R.L. attended an elementary school within the Merced City School District from 1964 to 1970. R.L. alleged that during his time as an elementary school student, the District employed the perpetrator as the principal and allowed the perpetrator to have regular unsupervised contact with R.L. and his minor peers. Specifically, R.L. alleged that the perpetrator used his position to groom R.L. and his peers. He bought R.L. gifts, including a bike and clothing, and drove R.L. to school. R.L. alleged that at age seven, when R.L. was in first or second grade, the perpetrator began to sexually assault him at school.

R.L. alleged that the perpetrator would lock his office door and sexually assault R.L. in his office. R.L. further alleged that the faculty, and in particular the secretaries and administrative office staff, either knew or suspected the perpetrator’s sexual assault of minor students.

R.L. raised four causes of action: (1) negligence; (2) negligent hiring, retention, and supervision of an unfit employee; (3) negligent supervision of a minor; and (4) negligent failure to warn, train, and educate.

The District filed a demurrer, arguing that R.L.’s causes of action must be dismissed for failure to comply with the Government Claim Requirement of Government Code sections 911.2 and 945.4. The District further argued that AB 218’s significant changes to Government Code section 905 violated the gift clause.

The superior court entered an order sustaining the District’s challenge to the sufficiency of the complaint without leave to amend the complaint. The order states that R.L.’s causes of action failed to comply with the Government Claim Requirements. The District Court further stated that “legislation changing the statute of limitation for an offense did not alter the deadline for filing a claim against a public entity.”

R.L. appealed the superior court’s decision, arguing that it erroneously sustained the District’s demurrer in light of AB 218, which revives claims that did not satisfy the Government Claims Act. The District argued that AB 218’s retroactive waiver of the claims presentation requirement for these claims violated Article XVI, section 6 of the California Constitution, more commonly known as the gift clause.

The gift clause states that “the legislature shall have no power … to make any gift or authorize the making of any gift, or any public money or thing of value to any individual.” The gift clause denies the legislature the right to make direct appropriations of public money for private purposes. This prevents the legislature from giving public money to individuals from general considerations of charity or “some moral or equitable obligation.” However, if the money is for a public purpose, the appropriation is not a gift even though private persons are benefited.

The gift clause prohibits the legislature from creating any liability or cause of action where none existed before. The appellate court, therefore, had to determine if the defendant’s alleged acts or omissions violated a duty or obligation that was already imposed by a preexisting law.

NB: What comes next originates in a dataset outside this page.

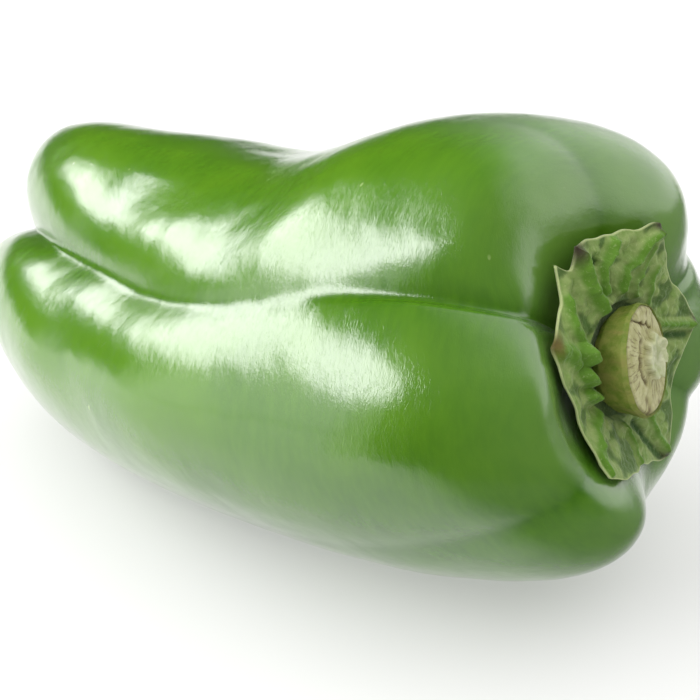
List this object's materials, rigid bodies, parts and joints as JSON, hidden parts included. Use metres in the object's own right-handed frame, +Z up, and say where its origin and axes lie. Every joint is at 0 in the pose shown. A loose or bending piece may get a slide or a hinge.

The Government Claims Act, which established procedures to sue the government for tort claims and extended vicarious liability to public entities, was enacted in 1963. R.L. alleged he was sexually assaulted at his elementary school by his principal on a continuous basis (and that the faculty was aware of these incidents) between 1965–1969. Therefore, the appellate court determined that the statutory provisions imposing vicarious public entity liability for a public employee’s negligence existed at the time of the alleged assault.

Furthermore, the appellate court decided that AB 218’s retroactive waiving of the claim presentation requirement, which extended the timely presentation of a claim, and the statute of limitations did not create a new liability or cause of action but simply removed an obstacle to recovery imposed by the state.

The appellate court therefore concluded that AB 218’s retroactive waiver of the Government Claims Act’s claim presentation requirement does not violate the gift clause and reversed the judgment of dismissal.

R.L. v. Merced City School Dist. (2025) 114 Cal.App.5th 89.